Oui, cela a été une décision simple. Mon épouse espagnole est partner chez Accenture, avec peut-être 300.000 employés dans le monde. Elle pouvait être mutée facilement à Hong Kong ou en Chine. L’Europe étant un peu ankylosée, je n’avais pas forcément envie que mes deux enfants y grandissent. Nous sommes une famille bilingue donc pour l’école on a évité de choisir et ils suivent un cursus en anglais. Du coup, ils se moquent de mon accent quand je parle (rires).
 

Allez-vous rentrer en Europe bientôt ?

 La question ne se pose pas en ces termes. Je veux juste continuer. On vient de retrouver un deuxième souffle. Au Vietnam ou aux Philippines, le marché explose. Tous les jours, on a des consommateurs potentiels qui accèdent à la classe moyenne. J’ai envie d’accompagner ces projets. Vous savez, je viens d’Antibes. Grâce à mon travail, j’ai pu vivre une ouverture d’esprit, géographique, politique, humaine… Toutes ces expériences que vous avez en tant qu’expatrié que vous avez du mal à atteindre si vous ne quittez pas la France, où c’est un peu bloqué. Il y a une part de risque mais aussi d’excitation quand on s’expatrie. A l’étranger, on vous donne la possibilité de vous tromper tant que vous ne vous entêtez pas (rire) et travailler sur des pays en croissance, c’est moins compliqué. Vous avez une latitude de mouvement pour trouver des solutions que vous n’auriez pas en Europe où c’est trop stratégique.
 

Avez-vous un message pour les jeunes étudiants ?

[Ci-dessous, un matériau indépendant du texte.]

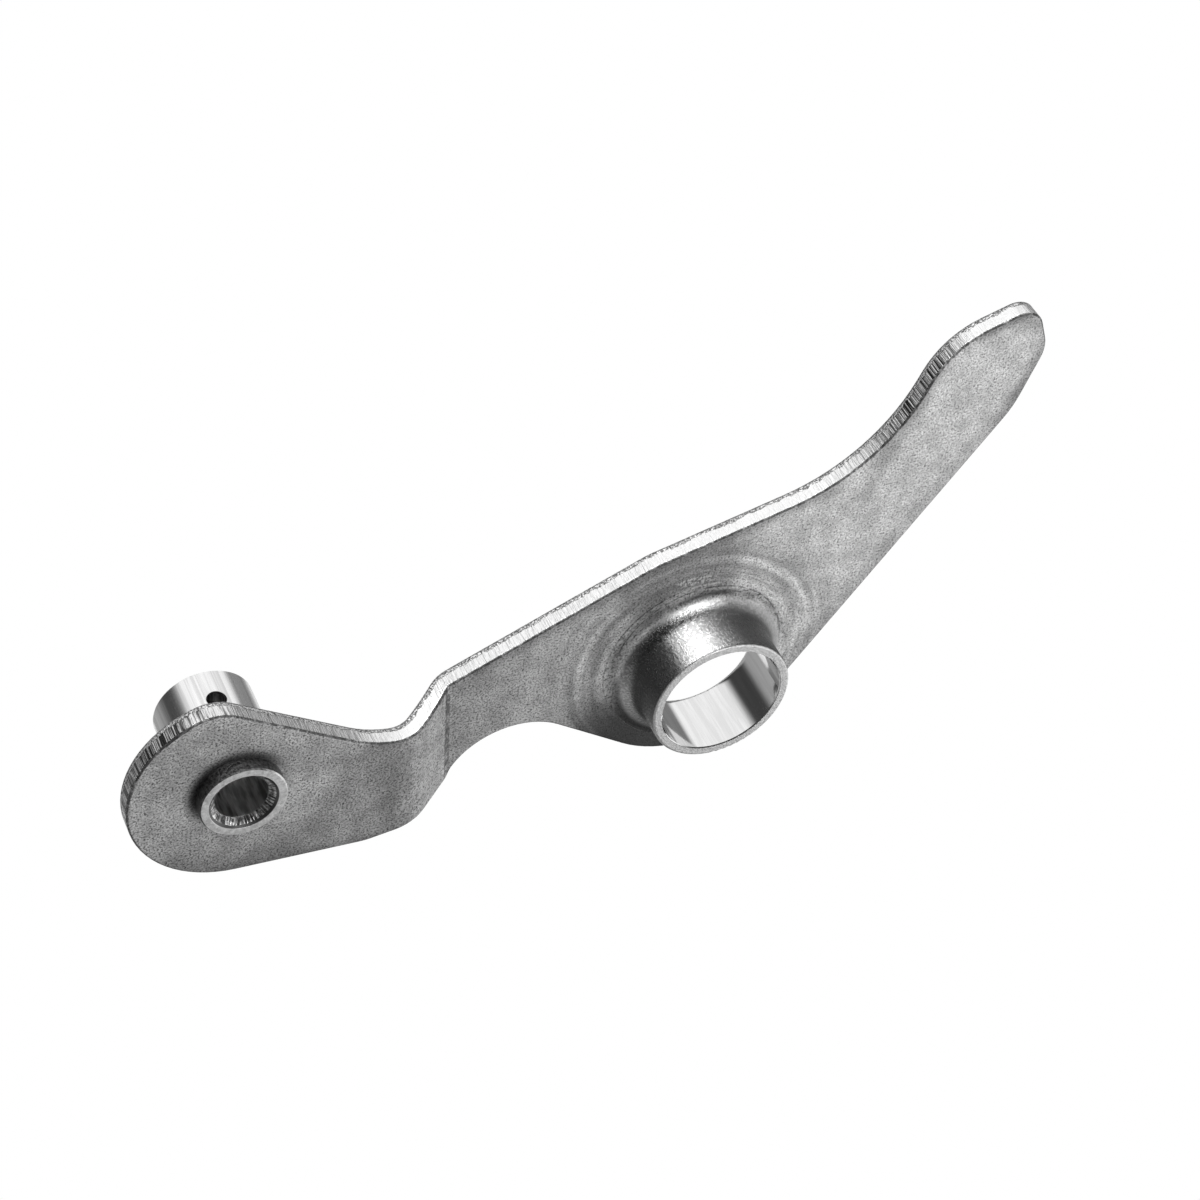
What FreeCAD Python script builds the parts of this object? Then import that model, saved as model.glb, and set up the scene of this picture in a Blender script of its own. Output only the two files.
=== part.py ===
import FreeCAD, Part
import math
import os

# Chain tensioner arm: a joggled sheet-steel lever with a drawn pivot collar, and a hollow roller pin.
# Frame: origin where the pivot axis meets the plane of the lever's front face, X from the roller pin
# to the pivot and on to the push pad, Y along the pivot axis with the collar on the -Y side, Z up in
# the lever's plane. Lengths are in millimetres and angles in degrees.

# Sheet and joggle
sheet_thickness = 2.3
joggle_rise = 5.0
web_angle = 40.0
crease_radius = 1.0
shoulder_radius = 6.5
crease_from_pivot = 31.5
crease_skew = 4.0
edge_roll = 0.3

# Roller end of the lever
roller_reach = 58.0
lobe_radius = 12.75
crown_slope = 24.0
crown_from_pin = 2.75
crown_radius = 5.0

# Pivot collar
bore_radius = 7.5
collar_wall = 1.2
collar_height = 6.7
flare_radius = 2.6
draw_ring_radius = 11.4
draw_ring_height = 0.12
draw_ring_shift_x = -0.9
draw_ring_shift_z = 1.2
rim_round = 0.3
rim_chamfer = 0.15
bell_radius = 1.2

# Roller pin
journal_radius = 5.85
journal_length = 11.4
ring_radius = 5.05
ring_height = 1.8
pin_bore_radius = 3.1
pin_bore_depth = 12.0
mouth_radius = 4.05
mouth_angle = 45.0
drill_point_angle = 59.0
pin_end_chamfer = 0.4
ring_chamfer = 0.15
oil_hole_radius = 1.15
oil_hole_from_shoulder = 6.6
seat_gap = 0.01

# Edges shorter than this are left out of an outline
shortest_edge = 0.001

# Corners of the blank's outline as x, z and the radius that rounds them, anticlockwise
neck_corners = [(-42.5, -lobe_radius, 6.5), (-31.0, -10.5, 1.0), (-26.4, 0.0, 9.3)]
boss_corners = [(3.7, -18.8, 14.2)]
pad_corners = [(35.4, 31.5, 12.5), (37.8, 39.8, 4.6), (35.3, 46.0, 2.8), (25.0, 42.0, 10.5)]
back_corners = [(19.0, 25.7, 23.0), (-8.0, 16.8, 9.0), (-39.0, 0.9, 12.5)]


def point(x, y, z):
    return FreeCAD.Vector(x, y, z)


def rounded_outline(corners):
    """Closed wire in the plane y = 0: straight edges joined by tangent arcs at the corners."""
    places = [point(x, 0, z) for x, z, radius in corners]
    count = len(corners)
    sides = [(places[i - 1] - places[i]).Length for i in range(count)]
    before = [(places[i - 1] - places[i]).normalize() for i in range(count)]
    after = [(places[(i + 1) % count] - places[i]).normalize() for i in range(count)]
    half_angles = [before[i].getAngle(after[i]) / 2 for i in range(count)]
    reaches = [corners[i][2] / math.tan(half_angles[i]) for i in range(count)]

    # Where two rounds would meet on a short side, both give way in the same measure
    room = [min(1, sides[i] / (reaches[i - 1] + reaches[i])) for i in range(count)]
    reaches = [reaches[i] * min(room[i], room[(i + 1) % count]) for i in range(count)]

    arcs = []
    for i in range(count):
        radius = reaches[i] * math.tan(half_angles[i])
        middle = (before[i] + after[i]).normalize()
        crest = places[i] + middle * (radius / math.sin(half_angles[i]) - radius)
        arcs.append((places[i] + before[i] * reaches[i], crest, places[i] + after[i] * reaches[i]))
    edges = []
    for i, (start, crest, end) in enumerate(arcs):
        last_end = arcs[i - 1][2]
        if last_end.distanceToPoint(start) > shortest_edge:
            edges.append(Part.LineSegment(last_end, start).toShape())
        edges.append(Part.Arc(start, crest, end).toShape())
    return Part.Wire(edges)


def lobe_corners():
    """The round end about the roller pin and its flat crown, which is a tangent of the same circle."""
    far_left = -roller_reach - lobe_radius
    slope = math.radians(crown_slope)
    touch_x = -roller_reach - lobe_radius * math.sin(slope)
    touch_z = lobe_radius * math.cos(slope)
    crown_x = -roller_reach - crown_from_pin
    crown_z = touch_z + (crown_x - touch_x) * math.tan(slope)
    upper_left_z = lobe_radius * math.tan((math.pi / 2 - slope) / 2)
    crown = (crown_x, crown_z, crown_radius)
    upper_left = (far_left, upper_left_z, lobe_radius)
    lower_left = (far_left, -lobe_radius, lobe_radius)
    return [crown, upper_left, lower_left]


def blank_prism():
    """The blanked outline of the lever, run through far beyond both of its faces."""
    corners = lobe_corners() + neck_corners + boss_corners + pad_corners + back_corners
    depth = joggle_rise + sheet_thickness + collar_height
    face = Part.Face(rounded_outline(corners))
    face.translate(point(0, -depth, 0))
    return face.extrude(point(0, 2 * depth, 0))


def joggled_sheet():
    """Endless sheet with the two bends, as a section swept along the bend line."""
    angle = math.radians(web_angle)
    half = sheet_thickness / 2
    inner = crease_radius + half
    outer = shoulder_radius - half
    bend_rise = (inner + outer) * (1 - math.cos(angle))
    web_length = (joggle_rise - bend_rise) / math.sin(angle)
    span = 2 * (roller_reach + lobe_radius)

    # Stations along the middle of the sheet: run towards the roller end, rise towards the front, slope
    first = -crease_radius * math.tan(angle / 2)
    web_start = first + inner * math.sin(angle)
    web_start_rise = inner * (1 - math.cos(angle))
    web_end = web_start + web_length * math.cos(angle)
    web_end_rise = web_start_rise + web_length * math.sin(angle)
    last = web_end + outer * math.sin(angle)
    halfway = angle / 2
    stations = {
        "pad": (-span, 0, 0),
        "crease_in": (first, 0, 0),
        "crease_mid": (first + inner * math.sin(halfway), inner * (1 - math.cos(halfway)), halfway),
        "crease_out": (web_start, web_start_rise, angle),
        "shoulder_in": (web_end, web_end_rise, angle),
        "shoulder_mid": (last - outer * math.sin(halfway),
                         joggle_rise - outer * (1 - math.cos(halfway)), halfway),
        "shoulder_out": (last, joggle_rise, 0),
        "lobe": (span, joggle_rise, 0),
    }

    def side(name, offset):
        run, rise, slope = stations[name]
        return point(-run + offset * math.sin(slope), half - rise - offset * math.cos(slope), 0)

    def run_of_edges(offset):
        p = {name: side(name, offset) for name in stations}
        return [
            Part.LineSegment(p["pad"], p["crease_in"]).toShape(),
            Part.Arc(p["crease_in"], p["crease_mid"], p["crease_out"]).toShape(),
            Part.LineSegment(p["crease_out"], p["shoulder_in"]).toShape(),
            Part.Arc(p["shoulder_in"], p["shoulder_mid"], p["shoulder_out"]).toShape(),
            Part.LineSegment(p["shoulder_out"], p["lobe"]).toShape(),
        ]

    front = run_of_edges(half)
    back = run_of_edges(-half)
    pad_end = Part.LineSegment(side("pad", half), side("pad", -half)).toShape()
    lobe_end = Part.LineSegment(side("lobe", half), side("lobe", -half)).toShape()
    section = Part.Face(Part.Wire(Part.__sortEdges__(front + back + [pad_end, lobe_end])))
    section.translate(point(0, 0, -span))
    sheet = section.extrude(point(0, 0, 2 * span))
    sheet.rotate(point(0, 0, 0), point(0, 1, 0), -crease_skew)
    sheet.translate(point(-crease_from_pivot, 0, 0))
    return sheet


def turned(profile, x, z):
    """Solid of revolution about a line along Y through the given x and z, from (radius, y) edges."""
    face = Part.Face(Part.Wire(profile))
    solid = face.revolve(point(0, 0, 0), point(0, 1, 0), 360)
    solid.translate(point(x, 0, z))
    return solid


def polyline(points):
    """Straight edges through (radius, y) points."""
    places = [point(radius, y, 0) for radius, y in points]
    return [Part.LineSegment(a, b).toShape() for a, b in zip(places, places[1:])]


def quarter_arc(start, end, centre):
    """Quarter of a circle in the (radius, y) plane."""
    size = math.hypot(start[0] - centre[0], start[1] - centre[1])
    toward = (start[0] + end[0] - 2 * centre[0], start[1] + end[1] - 2 * centre[1])
    length = math.hypot(toward[0], toward[1])
    middle = (centre[0] + toward[0] / length * size, centre[1] + toward[1] / length * size)
    places = [point(radius, y, 0) for radius, y in (start, middle, end)]
    return Part.Arc(*places).toShape()


def collar_form():
    """Outside of the drawn collar: rim, wall and the flare that runs out onto the draw ring."""
    wall_radius = bore_radius + collar_wall
    rim_y = -collar_height
    foot_y = -draw_ring_height
    foot_radius = wall_radius + flare_radius
    inside_y = sheet_thickness / 2
    edges = polyline([(0, inside_y), (0, rim_y), (wall_radius - rim_round, rim_y)])
    edges.append(quarter_arc((wall_radius - rim_round, rim_y), (wall_radius, rim_y + rim_round),
                             (wall_radius - rim_round, rim_y + rim_round)))
    edges += polyline([(wall_radius, rim_y + rim_round), (wall_radius, foot_y - flare_radius)])
    edges.append(quarter_arc((wall_radius, foot_y - flare_radius), (foot_radius, foot_y),
                             (foot_radius, foot_y - flare_radius)))
    edges += polyline([(foot_radius, foot_y), (foot_radius + draw_ring_height, 0),
                       (foot_radius + draw_ring_height, inside_y), (0, inside_y)])
    return turned(edges, 0, 0)


def draw_ring():
    """Shallow step that the drawing die left around the collar, a little off its axis."""
    inside_y = sheet_thickness / 2
    edges = polyline([(0, inside_y), (0, -draw_ring_height), (draw_ring_radius, -draw_ring_height),
                      (draw_ring_radius + draw_ring_height, 0),
                      (draw_ring_radius + draw_ring_height, inside_y), (0, inside_y)])
    return turned(edges, draw_ring_shift_x, draw_ring_shift_z)


def collar_bore():
    """Cutter for the polished bore, with the bell mouth at the back and the broken edge at the rim."""
    rim_y = -collar_height
    mouth = bore_radius + bell_radius
    bell_y = sheet_thickness - bell_radius
    beyond_y = sheet_thickness + bell_radius
    edges = polyline([(0, beyond_y), (0, rim_y - rim_chamfer),
                      (bore_radius + 2 * rim_chamfer, rim_y - rim_chamfer),
                      (bore_radius, rim_y + rim_chamfer), (bore_radius, bell_y)])
    edges.append(quarter_arc((bore_radius, bell_y), (mouth, sheet_thickness), (mouth, bell_y)))
    edges += polyline([(mouth, sheet_thickness), (mouth, beyond_y), (0, beyond_y)])
    return turned(edges, 0, 0)


def facing(face):
    """How far a face looks along Y, from -1 at the front to 1 at the back, taken at its middle."""
    u_first, u_last, v_first, v_last = face.ParameterRange
    return face.normalAt((u_first + u_last) / 2, (v_first + v_last) / 2).y


def rolled_edges(lever):
    """Edges between the blank's sheared sides, which stand along Y, and the front of the sheet."""
    front_limit = -math.cos(math.radians(web_angle)) / 2
    side_limit = -front_limit / 10
    found = []
    for edge in lever.Edges:
        frontmost, other = sorted(facing(face) for face in lever.ancestorsOfType(edge, Part.Face))
        if frontmost < front_limit and abs(other) < side_limit:
            found.append(edge)
    return found


def tensioner_arm():
    lever = joggled_sheet().common(blank_prism())
    lever = lever.makeFillet(edge_roll, rolled_edges(lever))
    lever = lever.fuse([draw_ring(), collar_form()]).removeSplitter()
    lever = lever.cut(collar_bore())
    pin_hole = Part.makeCylinder(ring_radius + seat_gap, 2 * (joggle_rise + sheet_thickness),
                                 point(-roller_reach, sheet_thickness, 0), point(0, -1, 0))
    return lever.cut(pin_hole)


def roller_pin():
    shoulder_y = sheet_thickness - joggle_rise
    back_y = shoulder_y + journal_length
    ring_y = -joggle_rise - ring_height
    mouth_depth = (mouth_radius - pin_bore_radius) / math.tan(math.radians(mouth_angle))
    bore_end_y = ring_y + pin_bore_depth
    point_depth = pin_bore_radius / math.tan(math.radians(drill_point_angle))
    edges = polyline([(0, back_y), (journal_radius - pin_end_chamfer, back_y),
                      (journal_radius, back_y - pin_end_chamfer), (journal_radius, shoulder_y),
                      (ring_radius, shoulder_y), (ring_radius, ring_y + ring_chamfer),
                      (ring_radius - ring_chamfer, ring_y), (mouth_radius, ring_y),
                      (pin_bore_radius, ring_y + mouth_depth), (pin_bore_radius, bore_end_y),
                      (0, bore_end_y + point_depth), (0, back_y)])
    pin = turned(edges, -roller_reach, 0)
    hole_start = point(-roller_reach, shoulder_y + oil_hole_from_shoulder, 0)
    oil_hole = Part.makeCylinder(oil_hole_radius, 2 * journal_radius, hole_start, point(0, 0, 1))
    return pin.cut(oil_hole)


def save(name, shape):
    shape.exportStep(os.path.join("parts", name + ".step"))


os.makedirs("parts", exist_ok=True)
save("tensioner_arm", tensioner_arm())
save("roller_pin", roller_pin())
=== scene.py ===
import math
from types import SimpleNamespace

import bpy
from mathutils import Matrix, Vector


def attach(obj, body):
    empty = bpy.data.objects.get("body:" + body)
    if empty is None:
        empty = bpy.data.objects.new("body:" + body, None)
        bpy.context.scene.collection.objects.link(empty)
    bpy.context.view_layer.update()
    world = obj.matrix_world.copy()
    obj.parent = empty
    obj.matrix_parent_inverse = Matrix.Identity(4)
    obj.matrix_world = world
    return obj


# Chain tensioner arm: materials, small turned detail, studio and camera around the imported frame.
# Objects are placed in metres in the row's frame; the materials and the sizes below are in millimetres.

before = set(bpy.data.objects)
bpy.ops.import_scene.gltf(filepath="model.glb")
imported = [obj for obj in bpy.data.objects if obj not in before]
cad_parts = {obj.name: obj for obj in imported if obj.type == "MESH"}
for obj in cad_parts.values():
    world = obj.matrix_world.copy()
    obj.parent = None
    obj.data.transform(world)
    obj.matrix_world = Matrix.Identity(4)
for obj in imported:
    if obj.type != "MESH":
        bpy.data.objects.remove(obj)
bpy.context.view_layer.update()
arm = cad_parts["tensioner_arm"]
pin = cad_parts["roller_pin"]
scene = bpy.context.scene

MM = 0.001

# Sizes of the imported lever
SHEET = 2.3
JOGGLE = 5.0
BEND_START = 31.5
BEND_SKEW = math.radians(4.0)
WEB_SLOPE = math.tan(math.radians(40.0))
WEB_COSINE = 0.77
CREASE_RUN = 0.42
BORE_RADIUS = 7.5
COLLAR_RADIUS = 8.7
RIM_Y = -6.7
FLARE_END = 11.3
AWAY_FROM_COLLAR = 12.7
AWAY_FROM_PIN = 5.4
WALL_TAPER = 0.28

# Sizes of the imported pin
PIN_X = -58.0
PIN_BORE_RADIUS = 3.1
PIN_RING_BACK = -5.0
OIL_HOLE_Y = 3.9
OIL_HOLE_RADIUS = 1.15
MOUTH_RADIUS = 4.05

# Marks that the photograph shows on the lever
FACE_TONE = 0.56
RINGS_X, RINGS_Z = -1.3, 1.1
RIDGE_RADIUS = 14.8
GROOVE_RADIUS = 15.8
SHELF_RADIUS = 18.6
PRESSED_X, PRESSED_Z = -0.55, 1.4
PRESSED_RADIUS = 10.75
RUB_X, RUB_Z = -2.2, 13.5
CUT_X, CUT_Z = 12.8, 17.5
CORNER_X, CORNER_Z = 36.0, 45.5

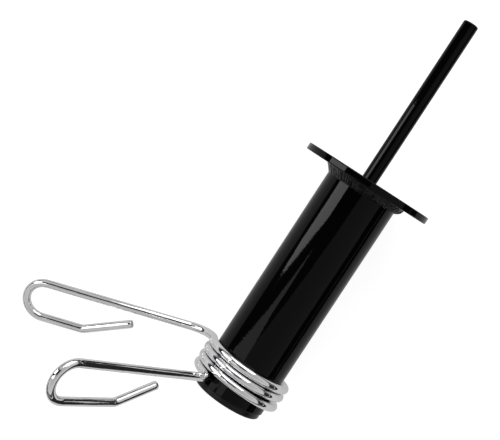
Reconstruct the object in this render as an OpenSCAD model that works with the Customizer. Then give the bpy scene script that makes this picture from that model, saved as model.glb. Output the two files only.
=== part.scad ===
// Weight stack pin: a steel rod, a stop flange and a plate sleeve welded in line,
// with a plug in the sleeve's open end and a wire spring collar round the sleeve.
//
// Every piece is drawn in the pin's own frame: Z is the pin's axis, zero is the face
// of the flange that the rod stands on, and the rod points to +Z. The finished pieces
// are then laid down together, as the object comes to rest: on the rim of the flange,
// on the last turn of the collar and on the hook of the collar's first handle.
// Angles round the axis are counted from -Y, the side that looks up, towards +X.

/* [Rod] */
// Diameter of the rod that enters the weight stack
rod_d = 10.1; // [6:0.1:16]
// Length of the rod from the flange's face to its tip
rod_len = 114.5; // [40:0.5:200]
// Rounding of the rod's tip
rod_tip_round = 1; // [0.2:0.1:2]
// How far the rod's root stands out inside the sleeve
rod_root = 4; // [2:0.5:10]
// How much the root is turned down from the rod, on the radius
root_step = 0.2; // [0.2:0.05:1]
// Radial play between the rod and the hole in the flange
rod_play = 0.1; // [0.05:0.05:0.4]
// Leg of the hidden weld round the rod's root
root_weld = 3; // [1:0.5:4]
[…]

Qu’ils profitent bien de leurs années d’études !! Cela fait 21 ans que je suis diplômé et mes amis les plus proches restent mes copains de promo. Ce sont les soirées qui nous ont liés. On ne s’est pas pris au sérieux, on était curieux et c’est ça qui est important. Une carrière, c’est essentiellement de la chance, et de l’envie. Le travail… Tout le monde bosse aujourd’hui. Si vous êtes passionné, la notion de travail est annexe. Le futur est une succession d’opportunités, il ne faut pas en avoir peur.